Validation de rapports financiers faussés

Contrairement à ce qui avait été avancé par les médias japonais dans les jours ayant suivi son arrestation, Carlos Ghosn n'est pas soupçonné de fraude fiscale. Les fausses déclarations dont est soupçonné le dirigeant déchu n'ont aucun rapport avec ses revenus déclarés au service japonais des impôts, mais concernent un rapport annuel sur l'état de l'entreprise, appelé "yukashoken hokokusho". Ce document comprend toutes les informations financières de l’entreprise ainsi que la rémunération totale des dirigeants, avec une individualisation au-delà de 100 millions de yens (770.000 euros).

Carlos Ghosn est soupçonné d'avoir certifié, en tant que PDG de Nissan, ces rapports financiers tout en sachant qu'ils comportaient des inexactitudes concernant ses propres revenus. Il les aurait minimisés d'un milliard de yens par an (7,7 millions d'euros) durant cinq années, selon le bureau du procureur, soit la moitié de ses revenus. Si ces soupçons étaient avérés, Carlos Ghosn, qui nierait actuellement les faits, serait alors pénalement responsable. En cas de découverte de manquement à cette législation, la peine est en théorie sévère, car elle peut fausser le jugement des investisseurs. Mais le salaire de Carlos Ghosn n’entre pas directement dans cette catégorie (contrairement aux bénéfices par exemple).

Des abus de biens sociaux à confirmer

Ce soupçon de malversation est par ailleurs le seul ayant conduit à l’arrestation de Carlos Ghosn. Les éventuels abus de biens sociaux dont il est accusé dans la presse ne font pas partie des motifs d'interpellation. Seul jusqu'à présent le PDG de Nissan, Hiroto Saikawa, a mentionné des faits d'abus de biens sociaux "très graves", s'ajoutant aux fausses déclarations. En revanche, il n'a donné aucun exemple concret. Tous les cas précis apparus par la suite ont été dévoilés par les médias japonais. La source n'est jamais mentionnée mais il s'agit probablement de fuites émanant de l'enquête interne conduite par Nissan et transmise à la justice.

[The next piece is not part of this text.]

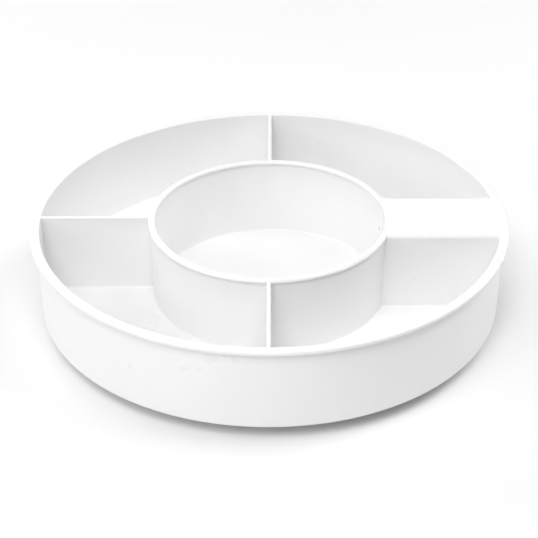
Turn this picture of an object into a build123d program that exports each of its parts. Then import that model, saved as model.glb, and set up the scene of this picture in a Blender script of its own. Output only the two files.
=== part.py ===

D'après les dernières révélations, les revenus non déclarés de Carlos Ghosn proviennent d'une filiale basée aux Pays-Bas. Ces revenus seraient placés et l’ancien président du conseil d’administration ne les auraient pas matériellement encaissés. Il devait les toucher lors de son départ de l'entreprise. Il aurait néanmoins dû faire figurer chaque année dans les documents de Nissan la part correspondante.

Carlos Ghosn aurait par ailleurs eu l'usage exclusif de quatre résidences de luxe dans quatre pays, maisons payées par la même filiale créée en 2010 et dont le but initial était d'investir dans des start-up. Il aurait aussi offert un emploi fictif à sa sœur et payé avec des fonds de Nissan plusieurs voyages en famille. Autant d’informations qui n’ont pas été confirmées par le bureau du procureur.

 

 

 

Vers une détention à rallonge ?

Carlos Ghosn est actuellement en détention sous un régime qui correspond à peu près à la garde à vue française. Il ne s'agit pas de détention provisoire dans la mesure où il n'a pour le moment pas été inculpé. Pour le seul motif d'accusation pour lequel il a été arrêté (dissimulation de revenus), il peut rester en détention 22 jours (sept se sont déjà écoulés). Il séjourne toujours dans la prison de l’arrondissement de Katsushika, à Tokyo.

Si les enquêteurs élargissaient l'enquête aux faits d'abus de biens sociaux dont l'accuse Nissan, Carlos Ghosn pourrait en théorie être de nouveau arrêté et le cycle se répéter plusieurs fois. Dans la pratique cependant, la garde à vue excède rarement trois arrestations, soit une soixantaine de jours. S'il était mis en examen, il pourrait être incarcéré mais aussi libéré sous caution moyennant quelques restrictions de liberté.